Как вспоминает о нем историк Таганрогской гимназии,
an ходил по улицам города, плотно укутавшись, в темных очках, с ватой в
ушах. Он был «строгий службист», очень педантично и ревностно даже в
мелочах относившийся к своим обязанностям (С. Петров. «Правда жизни и
правда искусства», стр. 25).
Ученица Вера П. рассказала о другом прототипе,
журналисте Меньшикове, который бывал у Чеховых в Москве, Меньшиков был
одним из прогрессивных публицистов, и в eго статьях не раз задевалось
даже правительство, одно время его статьи были запрещены к печатанию.
Однако по характеру он был злой, ехидный, едкий, с людьми сходился мало и
неохотно. Он напоминал Беликова тем, что, посещая знакомых, часами
сидел молча, наводя на хозяев гнетущую тоску. Михаил Павлович Чехов так
вспоминает о посещении Меньшикова:
«...К нам приехал в полном смысле человек в футляре;
штатский, в больших калошах, в теплом ватнике, в пальто с приподнятым
воротником и с громадным дождевым зонтом, несмотря на сухую погоду» (М.
П. Чехов. Вокруг Чехова. М., «Московский рабочий», 1959, с. 247).
А. П. Чехов, наблюдая пристально за Меньшиковым, занес в свой дневник такую запись:
«Меньшиков в сухую погоду ходит в калошах, носит
зонтик, чтобы не погибнуть от солнечного удара, боится умываться
холодной водой, жалуется на замирание сердца» (А. П. Чехов. Полное
собрание сочинений и писем, т XII, с. 333).
Выступления учащихся были почвой, которая помогла
показать им разницу между жизненным материалом и самим художественным
образом.
В то же самое время учащиеся должны были понять, что
центральный персонаж рассказа является обобщенным, созданным на
материале социально-исторической действительности 80 - 90-х годов XIX
века. С этой целью в своем сообщении учитель познакомил учащихся с
некоторыми документами, характеризующими эпоху.
Сообщение учителя
Однажды А. П. Чехов признался, что ему не хватает
щедринской ненависти и злости для разоблачения язв и пороков
николаевской Руси. Это верно лишь отчасти. Разве врожденная «мягкость»
не помешала ему создать неувядающие образцы сатиры и юмора в «Человеке в
футляре», «Унтере Пришибееве», «Хамелеоне» и других вещах?
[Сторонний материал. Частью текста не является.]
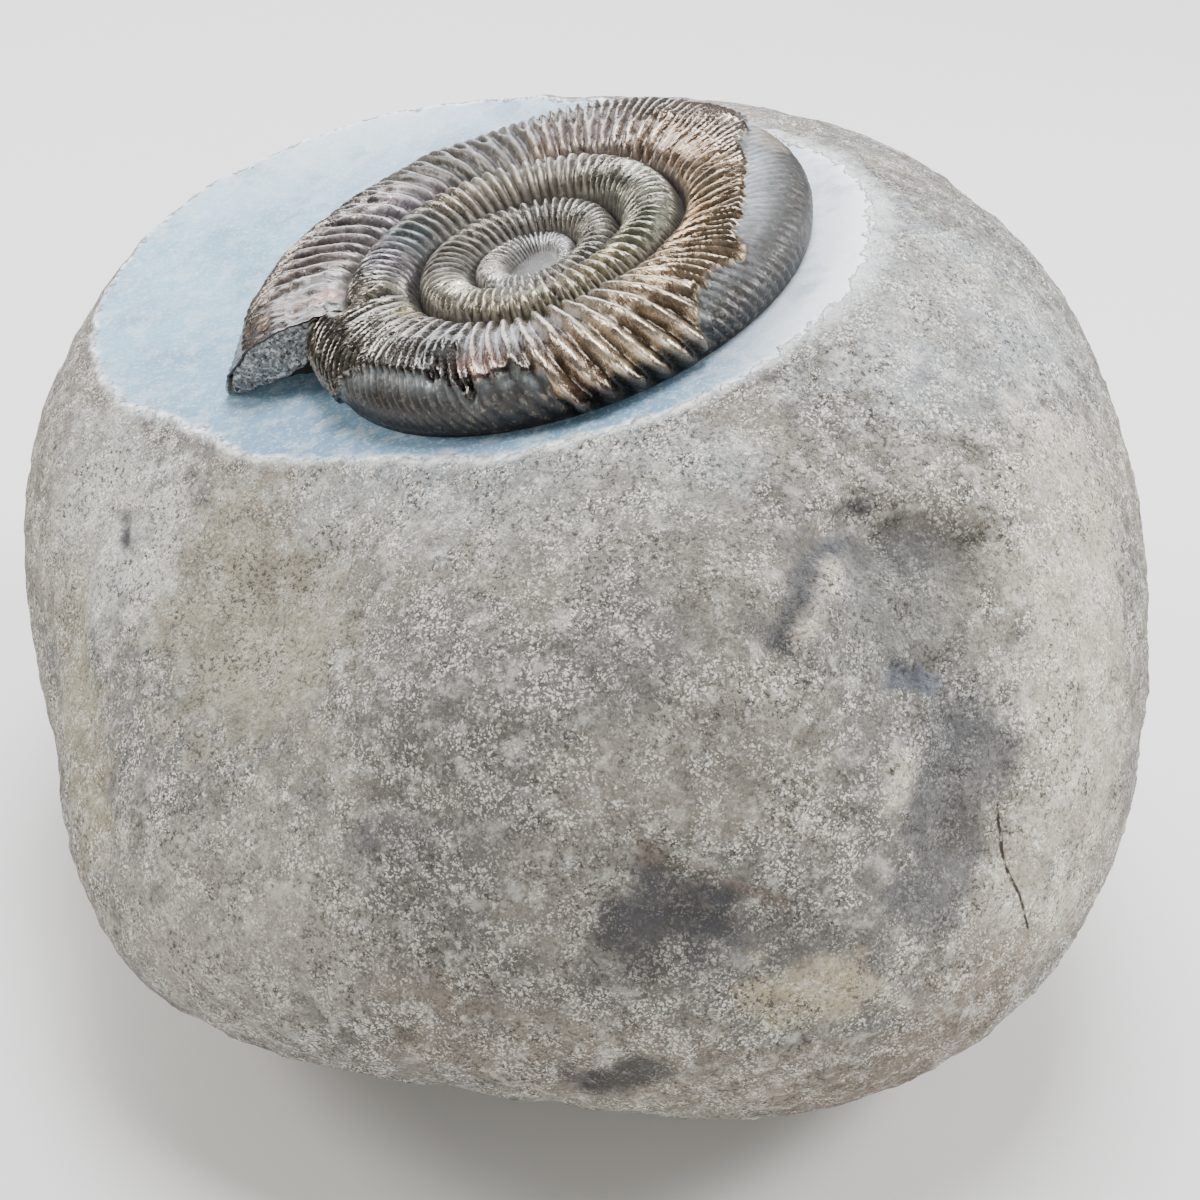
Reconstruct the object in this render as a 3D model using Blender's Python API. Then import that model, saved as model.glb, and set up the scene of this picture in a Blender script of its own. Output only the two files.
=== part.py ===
# A dactylioceras ammonite on the rounded limestone nodule that it was found in.
# Units are metres and +Z is up. The origin is the middle of the flat spot that the
# nodule rests on. The side with the shell faces up, tipped a little to the left.

import math

import bmesh
import bpy
from mathutils import Euler, Vector

TURN = 2 * math.pi
WELD = 0.000002  # corners closer than this are one
SHARP_ANGLE = math.radians(40)
BED_GAP = 0.0003  # between the shell and its bed in the stone
SHARPEST_MITRE = 0.3  # keeps the bed's outline from running far out at a tight corner

# Nodule: its reach from its middle each way, before the lumps and hollows
NODULE_MIDDLE = Vector((0.0, 0.0, 0.037))
REACH_LEFT = 0.0542
REACH_RIGHT = 0.0450
REACH_FRONT = 0.0510
REACH_BACK = 0.0555
REACH_UP = 0.0380
REACH_DOWN = 0.0360
SQUARENESS = 2.6  # 2 is an ellipsoid, and more is boxier
FACE_STEPS = 18  # squares along each side of the cube that the nodule is blown up from

# Lumps and hollows of the nodule: degrees round from +X, degrees above level,
# half-width in degrees, and height in metres, below zero for a hollow
RELIEF = {
    "slope down to the left": (-145, 40, 22, -0.0076),
    "left rim": (170, 35, 16, -0.0078),
    "left front rim": (-165, 32, 14, -0.0034),
    "front rim": (-125, 38, 14, -0.0024),
    "worn front edge": (-95, 38, 22, -0.0080),
    "worn far edge": (100, 42, 26, -0.0052),
    "worn right top": (50, 50, 20, -0.0022),
    "top by the mouth": (-170, 60, 22, 0.0012),
    "top over the shell": (-90, 80, 25, 0.0030),
    "right shoulder": (2, 42, 16, 0.0016),
    "right cheek": (-8, 8, 24, 0.0024),
    "right front": (-30, -15, 26, 0.0040),
    "lower right front": (-62, -42, 24, 0.0046),
    "front belly": (-88, -12, 34, 0.0038),
    "left front brow": (-130, 15, 16, -0.0116),
    "left brow": (-160, 15, 14, -0.0064),
    "left shoulder": (-176, 8, 16, 0.0016),
    "left flank hollow": (-160, -10, 14, -0.0048),
    "lower left corner": (-140, -38, 24, 0.0036),
    "lower left underside": (-110, -55, 20, -0.0042),
    "underside": (0, -90, 30, -0.0030),
    "resting spot": (90, -86, 14, 0.0020),
    "back swell": (90, 0, 45, 0.0110),
    "shallow front hollow": (-129, 16, 9, -0.0012),
    "left groove": (-143, -3, 6, -0.0010),
    "right basin": (-60, 17, 7, -0.0026),
    "arc above the basin": (-57, 26, 5, -0.0014),
    "ridge beside the basin": (-69, 21, 5, 0.0012),
    "lower right hollow": (-60, 2, 7, -0.0010),
}

# Shell: its middle, and how it lies in the nodule
SHELL_MIDDLE = Vector((-0.0035, -0.0033, 0.0675))
SHELL_TURN = Euler((math.radians(2.4), math.radians(-18.8), math.radians(11.3)))

# Prepared face: a shallow dish, part of a large ball, about the shell
DISH_RADIUS = 0.300
DISH_LOWEST = Vector((-0.004, 0.004, -0.0035))  # in the shell's own frame
DISH_REACH = 0.080
DISH_HEADROOM = 0.060
DISH_RINGS = 8
DISH_SPOKES = 48

# Coil: every angle is counted back from the mouth, which is at the shell's -X side
SEAM_AT_MOUTH = 0.01765  # radius of the seam inside the last whorl
GROWTH = 0.0586  # share by which the radius shrinks with each radian
GROWTH_CHANGE = 0.0023
SEAM_RISE = 0.1565  # height of a seam over its radius
MOUTH_SEAM_LIFT = 0.0005  # the last whorl's inner lip rides up on the whorl before it
MOUTH_LIFT_FADE = 0.3
LAST_WHORL_WIDTH = 0.245  # from its crest out to its edge, over the crest's radius
OVALNESS = 0.032
OVAL_AXIS = math.radians(20.7)
COIL_TURNS = 4

# Whorl section
CREST_HEIGHT = 0.0037
INNER_SWELL = 0.20  # rise of an inner whorl over its width
LAST_FULLNESS = 0.6  # the lower, the more boxy the whorl's rounding
INNER_FULLNESS = 0.7
FOOT_ANGLE = math.radians(-40)  # how far round the last whorl's flank shows
BED_DEPTH = 0.0050  # the shell's flat underside, below its middle plane
FLANK_ANGLES = [math.radians(degrees) for degrees in (90, 55, 20, -12)] + [FOOT_ANGLE]
ACROSS_STEPS = 3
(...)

Чехов навсегда зарядил нас ненавистью к нытикам,
пессимистам и хмурым людям. Его враги были и остаются нашими врагами.
Поэтому, наверное, произведения Чехова были близки при жизни всем
передовым людям, близки нам и сейчас.
Образы, созданные в сатирических произведениях
Чехова, в частности в «Человеке в футляре», очень реалистичны, верны
своим содержанием историческому моменту. Люди, подобные Беликову, были
типичным явлением 2-й половины XIX века. Вот что пишет в июньском номере
«Русской мысли» за 1905 год литератор Скабичевский: «Наши потомки,
наверное, не будут верить, что в конце XIX столетия могли существовать
подобные монстры в верхах нашей интеллигенции в качестве просветителей
юношества, а между тем, как превосходно характеризует подобный дикобраз
все 80-е годы, это глухое время, девизом которого может вполне служить
именно любимая фраза Беликова «Как бы чего не вышло».
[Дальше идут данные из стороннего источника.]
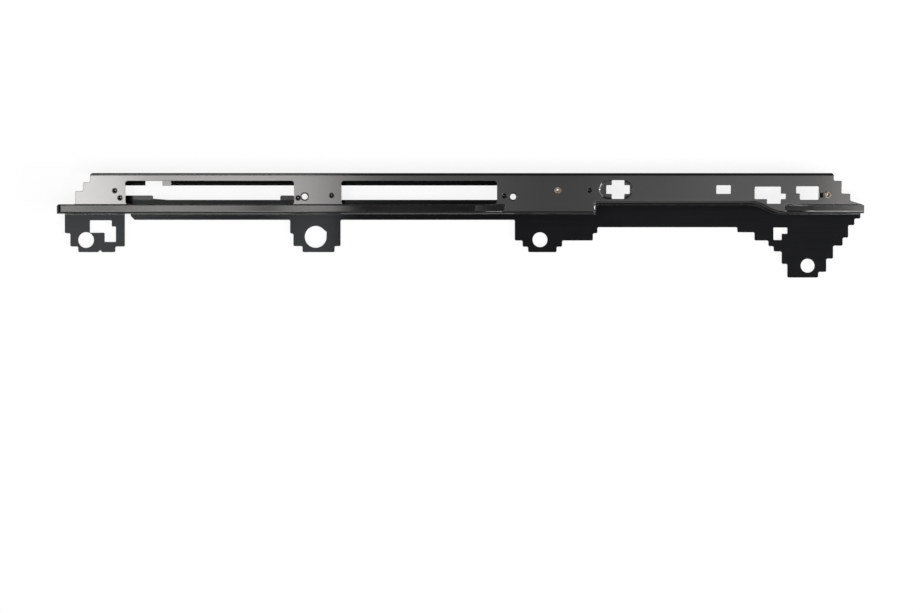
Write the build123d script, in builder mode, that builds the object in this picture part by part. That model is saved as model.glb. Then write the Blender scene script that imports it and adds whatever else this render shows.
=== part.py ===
from build123d import *
import os
from math import cos, radians, sin, tan

# A pressed steel fender bracket: a long open channel with two windows in its
# sloping web, a stepped band along the web's lower edge, and a flange at the
# foot of its inner wall that widens into four mounting tabs.
# Stations run along the bracket from its left end. Depths run across it from
# the outer face of its lip, towards the tabs. +Z is the side the web faces.

# Overall sizes and sheet
rail_length = 810.0
lip_height = 30.0
web_tilt = 8.0
sheet = 1.5
strip_sheet = 1.2
bend_radius = 2.4
corner_radius = 1.5

# Fold line of the inner wall, seen from above
band_fold = 40.5
mid_fold = 29.6
end_fold = 40.0
jump_station = 540.5
sweep_start = rail_length - 114.0
sweep_end = rail_length - 81.0
jump_radius = 2.5
mid_wall_lean = 1.2
jump_wall_lean = 2.4

# Stepped band along the web's lower edge
crease = 31.2
band_step = 2.2
band_slope = 4.0
crease_width = 1.0
left_band_end = 450.0
right_band_start = rail_length - 80.0
left_band_ramp = 30.0
right_band_ramp = 30.0
faded_step = 0.4
band_overhang = 8.0

# Flight of steps at each end of the web, as (station, depth reached)
end_margin = 5.0
lip_corner = 2.0
left_end_steps = [(20.0, 18.0), (28.0, 9.4), (35.2, lip_corner)]
right_end_steps = [(rail_length - 14.4, 20.7), (rail_length - 23.3, 7.9), (rail_length - 31.4, lip_corner)]
nose_radius = 5.0
nose_corner = 2.0
right_tread = (27.8, 33.5)

# Windows in the web
window_radius = 2.8
first_window = (70.3, 239.0)
second_window = (286.5, 442.0)
window_top = 8.0

# Small openings in the web, built from rectangles: station, depth, length, width
opening_radius = 0.8
cross_opening = [(551.5, 12.2, 23.3, 8.7), (556.9, 7.3, 12.5, 18.6)]
square_opening = [(rail_length - 148.6, 12.3, 14.4, 8.6)]
key_opening = [
    (rail_length - 110.1, 13.7, 26.1, 12.4),
    (rail_length - 90.0, 20.7, 11.0, 5.4),
    (rail_length - 97.6, 20.0, 13.6, 10.7),
]
notched_opening = [(rail_length - 64.9, 13.4, 18.7, 13.4), (rail_length - 68.6, 13.4, 10.0, 7.1)]
pockets = [(rail_length - 45.2, 19.5, 3.7, 4.9), (569.4, 7.9, 3.2, 3.6)]
pocket_depth = 1.0

# Shallow oblong dish around the cross opening
dish_place = (560.8, 16.6)
dish_size = (33.6, 19.0)
dish_depth = 0.8
dish_slope = 60.0

# Round holes in the web, as (station, depth)
screw_hole = 6.0
screw_places = [(249.6, 23.6), (458.1, 23.8)]
nut_hole = 5.2
nut_places = [(59.7, 17.7), (64.8, 24.9), (243.0, 24.9), (276.7, 22.5), (449.6, 22.8), (534.8, 17.4)]
insert_hole = 5.0
insert_places = [(502.7, 17.2), (rail_length - 37.0, 21.9)]

# Closed weld nuts under the web and threaded inserts through it
nut_diameter = 7.0
nut_bore = 4.2
nut_height = 4.4
nut_cap = 1.0
insert_flange = 6.8
insert_flange_height = 0.8
insert_bulge = 6.4
insert_bulge_height = 2.0
insert_bore = 3.3
insert_depth = 7.0
insert_clearance = 0.1

# Return flange at the foot of the lip, with a notch and an ear beside it
return_width = 11.1
return_start = 52.0
return_end = 455.0
return_notch = (86.6, 104.0)
notch_root = 6.5
return_ear = (104.6, 112.6)
return_ear_reach = 11.4
return_ear_top = 4.1

# Foot flange and tabs. Each step is (station, depth beyond the flange's edge) of its outer corner,
# and the outer steps and holes keep their distance from the tab's tip
flange_start = 71.9
flange_reach = 45.9
flange_chamfer = 4.0
mid_flange_extra = 7.5
tab_reach = 32.7
end_tab_reach = 58.4
first_tab = (
    [(5.3, 13.6), (10.9, tab_reach - 5.7), (18.9, tab_reach)],
    [(65.9, tab_reach - 5.7), (56.3, tab_reach)],
)
second_tab = (
    [(233.2, 13.9), (236.5, tab_reach - 6.1), (245.7, tab_reach)],
    [(284.2, tab_reach - 6.1), (278.1, tab_reach)],
)
third_tab = (
    [(460.4, tab_reach - 11.8), (468.3, tab_reach - 5.5), (473.9, tab_reach)],
    [(544.0, 13.6), (539.4, tab_reach - 11.8), (508.3, tab_reach - 5.5), (502.7, tab_reach)],
)
end_tab = (
    [
        (rail_length - 124.5, 12.6), (rail_length - 107.1, 20.9), (rail_length - 93.0, 26.7),
        (rail_length - 87.7, 32.0), (rail_length - 79.6, end_tab_reach - 13.8), (rail_length - 73.9, end_tab_reach),
    ],
    [
        (rail_length, -1.2), (rail_length - 6.1, 5.4), (rail_length - 12.4, 18.0), (rail_length - 18.0, 26.2),
        (rail_length - 27.7, end_tab_reach - 19.1),
        (rail_length - 34.6, end_tab_reach - 5.7), (rail_length - 42.7, end_tab_reach),
    ],
)

# Holes in the tabs, also from the flange's edge: round ones as (station, depth, diameter)
tab_holes = [
    (26.8, tab_reach - 12.3, 15.9), (259.0, tab_reach - 15.5, 22.0), (485.9, tab_reach - 12.6, 15.0),
    (rail_length - 53.4, end_tab_reach - 12.0, 14.1),
]
nick_station = 41.0
nick_radius = 1.7
hole_corner = [(5.0, -9.6), (11.1, -5.0), (10.9, 0.4)]
first_tab_cutout = [(30.6, 0.5, 22.2, 12.5), (45.5, 6.8, 11.5, 15.5)]
end_tab_cutout = [(rail_length - 88.0, 7.8, 14.1, 6.3), (rail_length - 88.0, 7.8, 8.4, 12.6)]

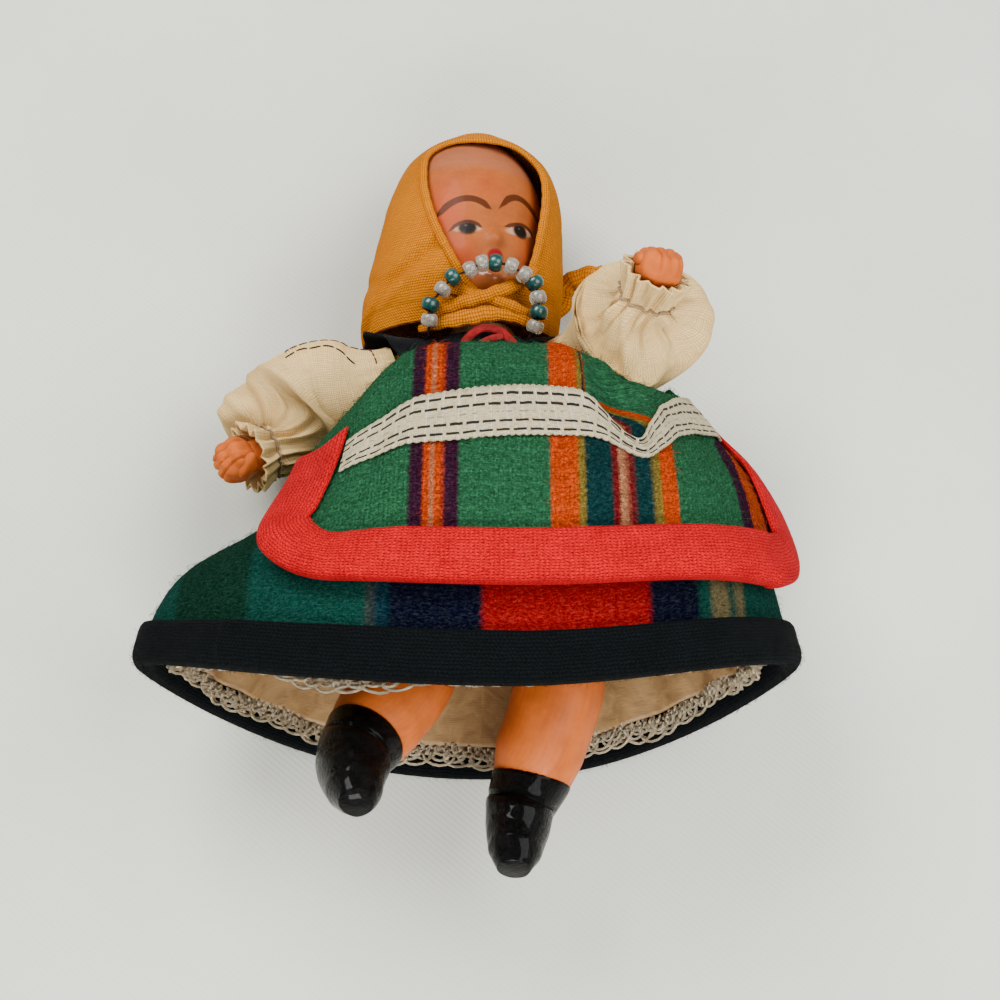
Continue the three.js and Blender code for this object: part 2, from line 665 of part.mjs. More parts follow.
function hemBraid() {
  const section = bindingSection(HEM_BRAID_WIDTH, SKIRT_CLOTH / 2, HEM_BRAID_THICK, CLEARANCE);
  const rings = roundAngles.map((a) => {
    return section.map(([inward, side]) => dress(a, 1 - inward / HEM_SLOPE, side));
  });
  return shell(rings, 'wrap');
}

// Apron: a panel over the skirt, with round lower corners. Its angles are those of its lower half;
// higher up both sides lean back, the left one under the sleeve.
const APRON_GAP = 1.1; // the wool stands off the skirt
const APRON_FOLDS = [
  { at: 26, t: 0.24, rise: 1.4, wide: 5, tall: 0.12 },
  { at: 43, t: 0.24, rise: 1.2, wide: 6, tall: 0.12 },
];
const APRON = {
  left: -44,
  right: 84,
  bottom: 0.765,
  corner: 20,
  leftDrop: 0.27,
  rightDrop: 0.14,
  sideTop: 0.24,
};
// Lean of its sides: a share of the angle (on the right of what passes 50 degrees), full down to one
// share of the length and gone at the next; the right side keeps straight above LEAN_START
const LEAN = { left: 0.3, right: 0.9, from: 50, full: 0.2, none: 0.64 };
const LEAN_START = [0.05, 0.16];
const BOTTOM_SLANT = { share: 0.02, from: 30, to: 80 };

function apronAngle(degrees, t) {
  const share = 1 - smooth(t, LEAN.full, LEAN.none);
  const right = LEAN.right * smooth(t, ...LEAN_START) * Math.max(degrees - LEAN.from, 0);
  const more = LEAN.left * Math.min(degrees, 0) + right;
  return (degrees + share * more) * DEG;
}

function folds(list, degrees, t) {
  return list.reduce((sum, f) => {
    return sum + f.rise * Math.exp(-(((degrees - f.at) / f.wide) ** 2) - ((t - f.t) / f.tall) ** 2);
  }, 0);
}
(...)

Как же возник тип Беликова, характерное ли это
явление для конца XIX в., собирательный ли образ Беликова или он
срисован с одного человека? Выступал ли здесь Чехов только против
гимназических порядков или имел в виду всю Россию? Как оценивают рассказ
«Человек в футляре» современники Антона Павловича и наши современники?
Победоносцев, Катков, Мещерский, Ухтомский, Суворин:
именно в этой среде Чехов мог видеть подлинных прототипов Беликова. Их
усилиями был узаконен в стране режим шпионажа, подсматриваний,
донесений, подозрений.
Для учебных заведений он был узаконен специальным
циркуляром Министерства народного просвещения от 26 июля 1884 года в
журнале «Гражданин», 1884, № 32 на имя попечителей учебных округов.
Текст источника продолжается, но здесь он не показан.